Des Carrefour en redressement judiciaire… Présentée comme telle, l’histoire est surprenante, surtout qu’il ne s’agit pas de magasins à l’abandon, comme il peut en exister ça et là. Les magasins en questions ? Plouzané et Saint Renan (29), Guingamp (22), Rennes Alma (35). Les deux premiers sont exploités en franchise, les deux autres en location-gérance. Les quatre sont pilotés par le même groupe familial Guillerm, l’allié breton de Carrefour depuis 2014 après avoir été associé Système U.
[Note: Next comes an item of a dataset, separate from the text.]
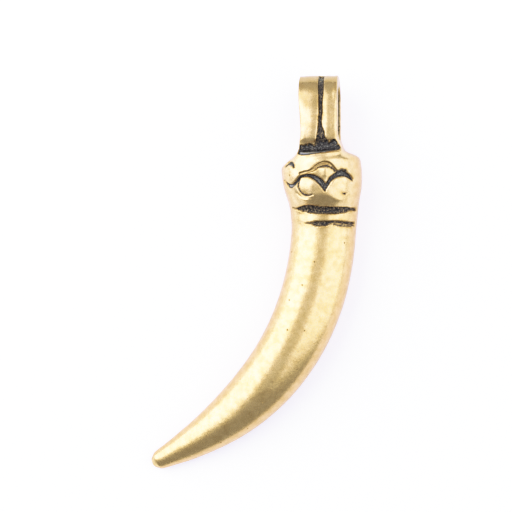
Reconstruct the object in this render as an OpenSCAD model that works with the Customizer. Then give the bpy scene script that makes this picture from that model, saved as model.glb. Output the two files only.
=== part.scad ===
// A cast brass tusk pendant: a curved tusk, a bulging head with a scalloped ornament and two
// incised bands, and a grooved bail, all one casting. It lies on its back: +Z is the front,
// +Y runs up to the bail and +X is to the viewer's right.

/* [Tusk] */
// How far the tip lies below the foot of the bail
drop = 45.1; // [43:0.1:47]
// How far the tip swings to the left of the foot of the bail
swing = 24.4; // [22:0.1:26]
// Lean of the spine at the foot of the bail, in degrees to the right
root_lean = 9; // [6:1:12]
// Lean of the spine at the tip, in degrees to the left
tip_lean = 62; // [58:1:66]
// Reach of the spine's upper handle, which sets how long the tusk stays straight
root_reach = 30.5; // [28:0.5:33]
// Reach of the spine's lower handle
tip_reach = 11; // [9:0.5:14]
// Width of the tusk under the bands
tusk_w = 9.3; // [8.4:0.1:9.8]
// Width of the tusk where its tip starts to round off
tip_w = 3; // [2:0.1:3.4]
// Length over which the tip rounds off
tip_round = 1.5; // [1:0.1:2]

/* [Head] */
// Width of the head at its bulge
head_w = 11.3; // [10.6:0.1:12]
// Thickness of the head and tusk, as a share of their width
flatness = 0.9; // [0.85:0.01:1]
// Squareness of the front, where 2 is an ellipse
front_square = 2.15; // [2:0.05:2.6]
// Squareness of the back, which it lies on
back_square = 2.6; // [2:0.05:3]

/* [Bail] */
// Width of the bail's strap
bail_w = 5.4; // [4.8:0.1:5.8]
// Thickness of the strap
bail_t = 1.65; // [1.4:0.05:1.9]
// Clear width of the eye, front to back
eye_w = 4.3; // [4.2:0.1:4.5]
// Clear height of the eye at its middle
eye_h = 7.4; // [6:0.1:8]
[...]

Particularité des Guillerm : une obsession prix qui a longtemps placé leurs magasins parmi les moins chers de France pour leur enseigne. Et c’est précisément parce que Carrefour aurait revu les conditions que le positionnement prix s’est affaibli depuis un an, ce qui est factuel. Il y a un an Carrefour Plouzané pointait par exemple à l’indice DISTRI PRIX 95,1. Désormais, c’est près de 2 points supplémentaires.
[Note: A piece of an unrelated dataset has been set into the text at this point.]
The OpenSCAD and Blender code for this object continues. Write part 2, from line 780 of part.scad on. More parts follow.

C’est pour protester contre cette dégradation des conditions que les paiements des Guillerm à Carrefour seraient devenus moins réguliers… Objectif (facile à comprendre) : contraindre Carrefour à revenir aux précédentes conditions. Problème : quand deux têtus s’affrontent (les Guillerm parce que Bretons, Carrefour parce que très à-cheval sur le sujet des prix de cession !), la situation a plus de chances de s’envenimer ! Selon mes informations, l’ardoise atteindrait plus de 20 millions, ce qui a convaincu Carrefour de cesser les livraisons (ce qui a vidé rapidement les magasins) et, pour les magasins en location-gérance, de casser le contrat. Une pratique “banale” dans ce type de conflit. Ce qui l’est moins, c’est la suite. En se plaçant sous la protection du redressement judiciaire, les Guillerm ont obtenu de Carrefour (via l’administrateur judiciaire) de reprendre les livraisons pour ne pas menacer la viabilité des points de vente (et les centaines emplois qui vont avec). Un rapport de force que je n’avais encore jamais vu à ce niveau là. Et que suivent actuellement tous les franchisés et locataires-gérants ailleurs en France.
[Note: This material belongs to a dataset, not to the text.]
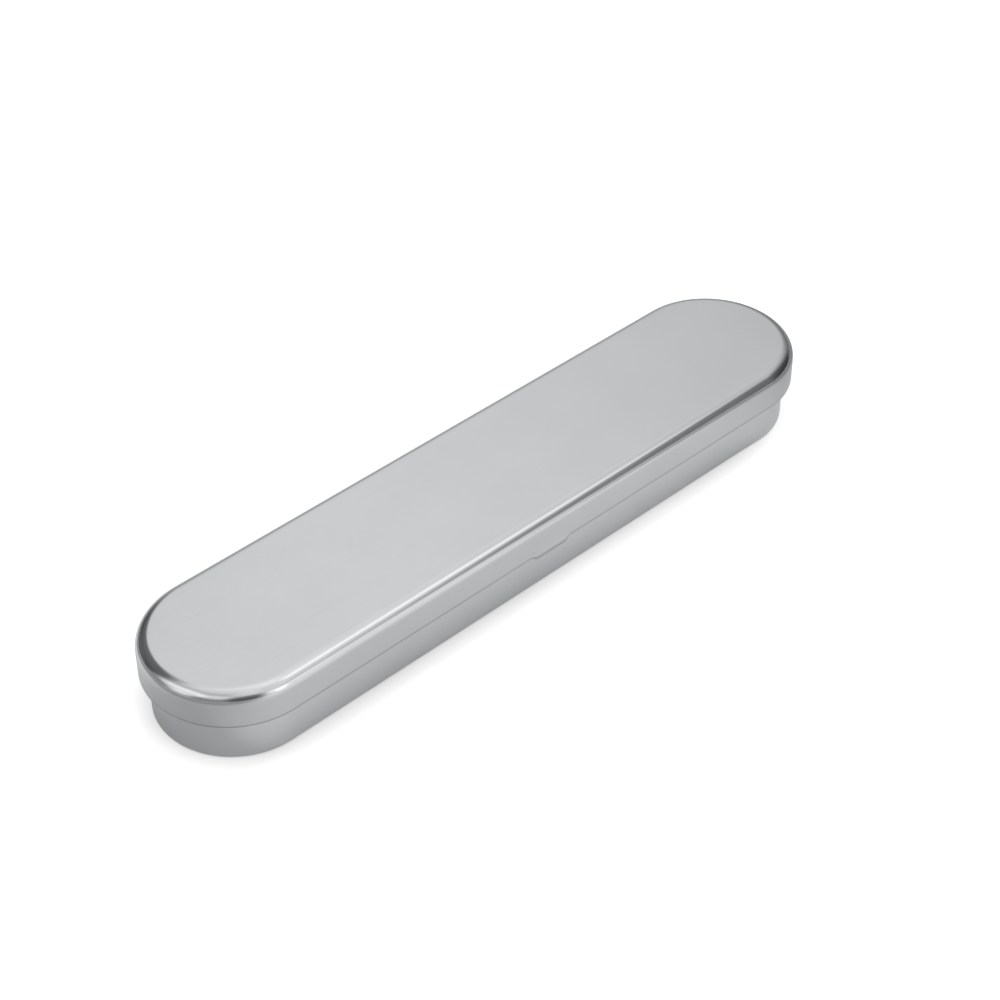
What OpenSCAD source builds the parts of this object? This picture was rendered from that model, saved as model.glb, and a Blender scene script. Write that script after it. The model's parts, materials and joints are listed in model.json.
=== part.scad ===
// Slim hinged tin for coloured pencils, with two layers of three pencils inside.
// The tin stands on z = 0 with its long axis along X, its front at -Y and its hinges at +Y.

/* [Tin] */
// Length of the closed lid from end to end
lid_length = 190; // [182:1:240]
// Width of the lid across its straight sides
lid_width = 41; // [38:0.5:70]
// Height of the lid's lower edge above the table
seam_height = 11; // [8:0.1:20]
// Depth of the lid from its lower edge to its top
lid_depth = 9.2; // [6.5:0.1:10.5]
// Thickness of the tinplate
sheet = 0.3; // [0.2:0.05:0.4]
// Step from the lid's outer wall in to the base's outer wall
overhang = 2.0; // [1.9:0.1:2.6]
// Outer radius of the bend round the lid's top
lid_bend = 3; // [0.8:0.1:3.2]
// Outer radius of the bend round the base's floor
base_bend = 1.0; // [0.6:0.1:2]
// Diameter of the rolled rim inside the base's mouth
rim_roll = 0.9; // [0.7:0.1:1.4]
// Diameter of the hem curled inside the lid's lower edge
hem_roll = 0.7; // [0.6:0.05:0.8]
// Air between the base's rim and the lid's underside
rim_clearance = 0.4; // [0.3:0.05:1]

/* [Finger lip] */
// Width of the lip at the middle of the lid's front
lip_width = 12; // [8:0.5:30]
// How far the lip reaches below the lid's edge
lip_drop = 0.8; // [0.4:0.1:1.5]
// How far the lip leans out from the lid's wall
lip_flare = 0.3; // [0.1:0.05:0.6]
// Length of the slope at each end of the lip
lip_slope = 1.5; // [0.5:0.1:3]

/* [Hinges] */
// Distance of each hinge's middle from the tin's middle
hinge_offset = 45; // [20:1:60]
// Length of the base's knuckle in each hinge
base_knuckle = 8; // [5:0.5:14]
// Length of each of the lid's two knuckles in a hinge
lid_knuckle = 5; // [3:0.5:10]
// Outer diameter of the rolled knuckles
knuckle_d = 1.8; // [1.6:0.05:1.9]
// Diameter of the hinge wire
pin_d = 1.1; // [0.9:0.05:1.2]
// Air round the hinge wire inside the knuckles
pin_clearance = 0.05; // [0.02:0.01:0.1]
// Air between neighbouring knuckles along the wire
knuckle_gap = 0.3; // [0.2:0.05:0.6]
// Height of the hinge axis above the lid's lower edge
axis_rise = 0.5; // [0.4:0.05:0.6]
// Distance of the hinge axis inside the lid's outer wall
axis_depth = 0.8; // [0.75:0.01:0.85]
// Height of the lid's notch above the hinge axis
notch_rise = 1.3; // [1.2:0.05:2]

/* [Pencils] */
// Length of a pencil with its point
pencil_length = 175; // [90:1:176]
// Width of a barrel across its flats
pencil_flats = 6.9; // [6.2:0.1:7.1]
// Diameter of the coloured lead
lead_d = 3.3; // [2:0.1:4]
// Air between the lead and its bore
lead_clearance = 0.02; // [0.01:0.01:0.08]
// Full angle of the sharpened point in degrees
point_angle = 22; // [16:1:30]
// Diameter of the flat at the very tip of the lead
tip_d = 0.7; // [0.4:0.1:1.2]
// Thickness of the wood where it ends round the lead
wood_edge = 0.15; // [0.1:0.05:0.4]
// Air between neighbouring barrels in a layer
pencil_gap = 0.05; // [0.02:0.01:0.2]

/* [Hidden] */
$fn = 72;

COLOURS = ["red", "orange", "yellow", "green", "blue", "violet"];

// The lid and the base are ovals with half-round ends about the same two centres.
lid_reach = lid_width / 2;
base_reach = lid_reach - overhang;
end_centre = lid_length / 2 - lid_reach;
tin_height = seam_height + lid_depth;
rim_top = tin_height - sheet - rim_clearance;

hinge_y = lid_reach - axis_depth;
hinge_z = seam_height + axis_rise;
hinge_length = base_knuckle + 2 * knuckle_gap + 2 * lid_knuckle;
bore_d = pin_d + 2 * pin_clearance;

pencils_per_layer = 3;
pencil_corners = pencil_flats / cos(30);
point_slope = tan(point_angle / 2);
apex = pencil_length + tip_d / 2 / point_slope;
wood_end_r = lead_d / 2 + lead_clearance + wood_edge;

// A cut runs this far past the face that it opens.
through = 0.1;

TINPLATE = [0.78, 0.79, 0.80];
WIRE = [0.62, 0.63, 0.65];
LACQUERS = [
    [0.78, 0.07, 0.08],
    [0.92, 0.36, 0.05],
    [0.95, 0.78, 0.08],
    [0.08, 0.48, 0.20],
    [0.06, 0.22, 0.62],
    [0.36, 0.12, 0.50]
];

// Half outline of a pan, from its axis out to its wall, with its floor at 0.
module pan_half(reach, depth, bend) {
    square([reach - bend, depth]);
    translate([0, bend]) square([reach, depth - bend]);
    translate([reach - bend, bend]) circle(r = bend);
}

// Half section of a pan of sheet metal.
module pan_sheet_half(reach, depth, bend) {
    difference() {
        pan_half(reach, depth, bend);
        translate([0, sheet]) pan_half(reach - sheet, depth, bend - sheet);
    }
}

// Takes a half section round the oval that the tin follows.
module round_the_oval() {
    for (side = [0, 1]) {
        mirror([side, 0, 0]) translate([end_centre, 0, 0]) rotate([0, 0, -90])
            rotate_extrude(angle = 180) children();
    }
    translate([-end_centre, 0, 0]) rotate([90, 0, 90]) linear_extrude(2 * end_centre) {
        children();
        mirror([1, 0, 0]) children();
    }
}

// Lays something that stands along Z along X instead.
module along_x() {
    rotate([90, 0, 90]) children();
}

// A rod or a bore on the hinge axis, about a middle given along X.
module on_hinge_axis(middle, length, d) {
    translate([middle - length / 2, hinge_y, hinge_z]) along_x() cylinder(h = length, d = d);
}

module base_shell() {
    wall_top = rim_top - rim_roll / 2;
    strap_z = hinge_z - knuckle_d / 2;
    color(TINPLATE) difference() {
        union() {
            round_the_oval() {
                pan_sheet_half(base_reach, wall_top, base_bend);
                translate([base_reach - rim_roll / 2, wall_top]) circle(d = rim_roll);
            }
            for (side = [-1, 1]) {
                on_hinge_axis(side * hinge_offset, base_knuckle, knuckle_d);
                translate([side * hinge_offset - base_knuckle / 2, base_reach - sheet / 2, strap_z])
                    cube([base_knuckle, hinge_y - base_reach + sheet / 2, sheet]);
            }
        }
        for (side = [-1, 1]) {
            on_hinge_axis(side * hinge_offset, base_knuckle + 2 * through, bore_d);
        }
    }
}

module finger_lip() {
    front = -lid_reach;
    foot = seam_height - lip_drop;
    intersection() {
        translate([-lip_width / 2, 0, 0]) along_x() linear_extrude(lip_width) polygon([
            [front + hem_roll / 2, seam_height + hem_roll],
            [front + sheet / 2, seam_height + hem_roll],
            [front - lip_flare, foot],
            [front - lip_flare + sheet + through, foot],
            [front + hem_roll, seam_height + hem_roll / 4]
        ]);
        translate([0, hem_roll - lid_reach, 0]) rotate([90, 0, 0]) linear_extrude(hem_roll + lip_flare + through)
            polygon([
                [-lip_width / 2, seam_height + hem_roll],
                [-lip_width / 2, seam_height],
                [lip_slope - lip_width / 2, foot],
                [lip_width / 2 - lip_slope, foot],
                [lip_width / 2, seam_height],
                [lip_width / 2, seam_height + hem_roll]
            ]);
    }
}

module lid_shell() {
    notch_width = base_knuckle + 2 * knuckle_gap;
    knuckle_middle = base_knuckle / 2 + knuckle_gap + lid_knuckle / 2;
    color(TINPLATE) difference() {
        union() {
            round_the_oval() {
                translate([0, tin_height]) mirror([0, 1])
                    pan_sheet_half(lid_reach, lid_depth - hem_roll / 2, lid_bend);
                translate([lid_reach - hem_roll / 2, seam_height + hem_roll / 2]) circle(d = hem_roll);
            }
            finger_lip();
            for (side = [-1, 1], end = [-1, 1]) {
                on_hinge_axis(side * hinge_offset + end * knuckle_middle, lid_knuckle, knuckle_d);
            }
        }
        for (side = [-1, 1]) {
            on_hinge_axis(side * hinge_offset, hinge_length + 2 * through, bore_d);
            translate([
                side * hinge_offset - notch_width / 2,
                hinge_y - knuckle_d / 2 - through,
                seam_height - through
            ]) cube([notch_width, axis_depth + knuckle_d / 2 + 2 * through, axis_rise + notch_rise + through]);
        }
    }
}

module hinge_pin(side) {
    color(WIRE) on_hinge_axis(side * hinge_offset, hinge_length, pin_d);
}

// Puts something modelled along Z from 0 in the place of pencil i, with its point at +X.
module in_pencil_place(i) {
    row = i % pencils_per_layer - (pencils_per_layer - 1) / 2;
    layer = floor(i / pencils_per_layer);
    translate([
        -pencil_length / 2,
        row * (pencil_corners + pencil_gap),
        sheet + (layer + 0.5) * pencil_flats
    ]) along_x() children();
}

module pencil_barrel(i) {
    clear_r = pencil_corners / 2 + through;
    wood_end = apex - wood_end_r / point_slope;
    color(LACQUERS[i]) in_pencil_place(i) difference() {
        intersection() {
            cylinder(h = pencil_length, d = pencil_corners, $fn = 6);
            rotate_extrude() polygon([
                [0, 0],
                [clear_r, 0],
                [clear_r, apex - clear_r / point_slope],
                [wood_end_r, wood_end],
                [0, wood_end]
            ]);
        }
        translate([0, 0, -through]) cylinder(h = pencil_length, d = lead_d + 2 * lead_clearance);
    }
}

module pencil_lead(i) {
    lead_r = lead_d / 2;
    color(LACQUERS[i] * 0.9) in_pencil_place(i) rotate_extrude() polygon([
        [0, 0],
        [lead_r, 0],
        [lead_r, apex - lead_r / point_slope],
        [tip_d / 2, pencil_length],
        [0, pencil_length]
    ]);
}

base_shell();
lid_shell();
hinge_pin(-1);  // hinge_pin_left
hinge_pin(1);  // hinge_pin_right
for (i = [0 : len(COLOURS) - 1]) {
    pencil_barrel(i);
    pencil_lead(i);
}
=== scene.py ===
import json
import math

import bmesh
import bpy
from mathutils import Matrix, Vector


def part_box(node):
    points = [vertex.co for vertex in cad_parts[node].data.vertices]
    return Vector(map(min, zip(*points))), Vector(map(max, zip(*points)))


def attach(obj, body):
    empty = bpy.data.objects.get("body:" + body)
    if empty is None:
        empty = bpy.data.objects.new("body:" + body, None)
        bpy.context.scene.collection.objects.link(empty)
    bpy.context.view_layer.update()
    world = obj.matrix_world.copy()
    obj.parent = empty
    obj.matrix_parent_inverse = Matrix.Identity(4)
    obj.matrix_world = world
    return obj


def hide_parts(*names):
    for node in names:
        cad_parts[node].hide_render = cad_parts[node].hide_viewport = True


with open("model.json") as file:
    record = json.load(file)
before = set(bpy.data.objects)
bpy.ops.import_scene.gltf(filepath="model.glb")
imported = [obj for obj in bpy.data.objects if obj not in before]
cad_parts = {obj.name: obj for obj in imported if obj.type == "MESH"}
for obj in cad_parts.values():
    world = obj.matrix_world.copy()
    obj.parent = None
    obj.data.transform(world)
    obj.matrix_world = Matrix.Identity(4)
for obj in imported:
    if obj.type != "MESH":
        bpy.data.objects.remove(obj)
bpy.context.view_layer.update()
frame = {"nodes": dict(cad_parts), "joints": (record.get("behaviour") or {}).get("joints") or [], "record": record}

# The tin lies on white card, seen from above its front left end through a long lens.
# The camera's place, angles and focal length are fitted to the tin's photographed edges.
camera_data = bpy.data.cameras.new("camera")
camera_data.sensor_width = 36.0
camera_data.lens = 83.75
camera_data.clip_start = 0.01
camera = bpy.data.objects.new("camera", camera_data)
camera.location = (-0.2812, -0.2990, 0.3544)
camera_tilt_down = math.radians(39.79)
camera_turn = math.radians(-43.61)
camera.rotation_euler = (math.pi / 2 - camera_tilt_down, 0, camera_turn)
bpy.context.scene.collection.objects.link(camera)
bpy.context.scene.camera = camera
bpy.context.scene.view_settings.view_transform = "Standard"


# A sheet of white card, much larger than the tin, that runs out of the picture.
# It is white where nothing stands. Its glow is painted dimmer close round the tin, a painted shadow that deepens
# the real soft shadow there.
def add_node(tree, kind, **settings):
    node = tree.nodes.new(kind)
    for key, value in settings.items():
        setattr(node, key, value)
    return node


def new_material(name):
    material = bpy.data.materials.new(name)
    material.use_nodes = True
    return material, material.node_tree, material.node_tree.nodes["Principled BSDF"]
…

La question à présent est simple : comment Carrefour et les Guillerm vont-ils sortir de ce bras de fer ? Possiblement en se retrouvant à la même table, car aucun des deux n’a intérêt à l’enlisement. Carrefour pour son image (des hypers en RJ, ça fait désordre socialement). Les Guillerm pour leurs affaires. Et c’est aussi pour ça que tous les autres partenaires de Carrefour suivent le clash avec attention. Pour savoir si Carrefour va lâcher quelques millions… Que ça soit en abandon de créances ou en conditions d’achat.